Following closely our progress report on the video capabilities of the studio, this posting details some of the major progress and changes we’ve been making to our infrastructure. Some may find this information way too technical or way too dry, but it’s part of what makes the studio work, and I think it’s pretty cool.
To paint the picture of our network requirements, let’s start with our digital recording devices. We have three Harrison X-dubbers that record 64 channels at 96K in 32-bit floating point. That works out to a data rate of just under 200Mbps. When that data goes over the network, nfs metadata and ethernet packet overheads drive that to about 220Mbps per machine, or 660Mbps if running all at once. That’s a healthy, but not overly aggressive amount of data to push down a 1000Base-T cable. We also have two 64-channel ProTools machines that generate such data to their own local disks. That doesn’t put anything on the network until its time to do a backup, at which point the backup scripts may run at full disk bandwidth (80-100MB/sec bursts), which can, by itself, saturate gigabit ethernet. To keep the backup traffic from spilling into the audio traffic, we put them on isolated subnets, effectively routing them in parallel.

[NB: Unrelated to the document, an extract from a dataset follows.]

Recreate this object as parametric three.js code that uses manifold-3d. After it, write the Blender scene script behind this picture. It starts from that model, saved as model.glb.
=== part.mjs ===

Video data has become a huge X-factor in our equations. While our two AF100 cameras have a native (and highly compressed) recording rate of 28Mbps, that rate explodes to 160Mbps when we encode directly from the SDI interface (giving us 4:2:2 resolution instead of 4:2:0). Our two Canon EOS5D MkIII cameras record All-I video to their SD cards at 90Mbps. Technically, these cameras all record to local media, but in reality, after an hour of recording there are four hours worth of data that need to be stored on the server. If all we ask of our system is the ability to transfer this data in real-time, then we need a 500Mbps network to handle the traffic. (A full 1000Base-T network could save data at 2x real-time speed.)
But the real fun begins with our newer cameras–cameras that can record at higher-than-HD resolutions. Our Blackmagic Design Cinema Camera records 12-bit RAW files recorded at 2432 x 1366 resolution–about 40% more pixels than FullHD, with 2-3 stops more dynamic range than conventional cameras. That camera can fill a 480GB SSD in about 65 minutes shooting 23.98 fps (and faster when shooting 29.97), which is (coincidentally?) almost exactly the flat-out limit of a 1000Base-T connection. Blackmagic make a docking station that can accept four SDD cards and offload them at Thunderbolt (10G) speed, which was a life-saver for us when we were running three Blackmagic cameras for over two hours when we recorded Kimiko Ishizaka playing Book 1 of Bach’s Well-Tempered Clavier. At that time we had to cheat, because we simply could not get data to our servers fast enough. But now that we have mLink boxes with 10G Myricom cards connected to our 10G-enabled server, we can offload multiple terabytes of data per hour. That’s huge!
So this is what we now have: the ability to record audio to five 64-track devices running at 96/32, the ability to offload HD media at better-than-realtime speed from our four HD cameras, and the ability to offload data from up to four Blackmagic cameras at real-time speed, all at the same time. That’s pretty cool!
Crucial to making all this work has been the transparency and robustness of Red Hat Enterprise Linux. Linux has great networking support, making it easy to define many isolated networks on a single storage server. cgroups are a simple and powerful way of binding specific tasks to specific CPUs (or even cores within a CPU). My servers are standard-issue dual-socket Thinkmate storage servers with 8 cores per socket. While these machines deliver great performance by default, a little tweaking went a long way to getting optimum performance from both the network and the storage subsystems. I found that a single core was not enough to service a 10G network running at full bore, but that two cores were easily enough. Similarly, a single core could easily handle multiple gigabit network interfaces. Thus, by dedicating 3 of my 16 cores to networking, I could measure wire-speed performance across both gigabit and 10G network interfaces.
I’m looking forward to measuring next how well my storage systems are optimized: NFS, XFS, MD_RAID, etc. It could well be that I don’t need to do any additional manual intervention to achieve my performance goals. But I am very happy to know that if I do need to reach in to do something, the knowledge is there to do it, and the knobs are there to make the job easy.
In the next month we will be bringing a new data generator into the studio: a RED DRAGON camera. For those not familiar, the RED DRAGON shoots 6K images with 16 or more stops of dynamic range. Phil Holland produced this graphic to explain “What is 6K”:
RED cameras compress their RAW images using wavelet compress, so they can capture 6K images at 24fps at data rates ranging from 10GB/sec (at a 5:1 compression ratio) down to 2.9GB/sec (at an 18:1 ratio). We cannot quite handle that in real-time, but if we have 4-6 hours of media we can always have a fresh card every 24 hours using multiple RAIDs and multiple 10Gb pipes.
It makes me happy that all these changes–almost unimaginable 5-10 years ago–are easily adopted, integrated, and optimized within our open source environment.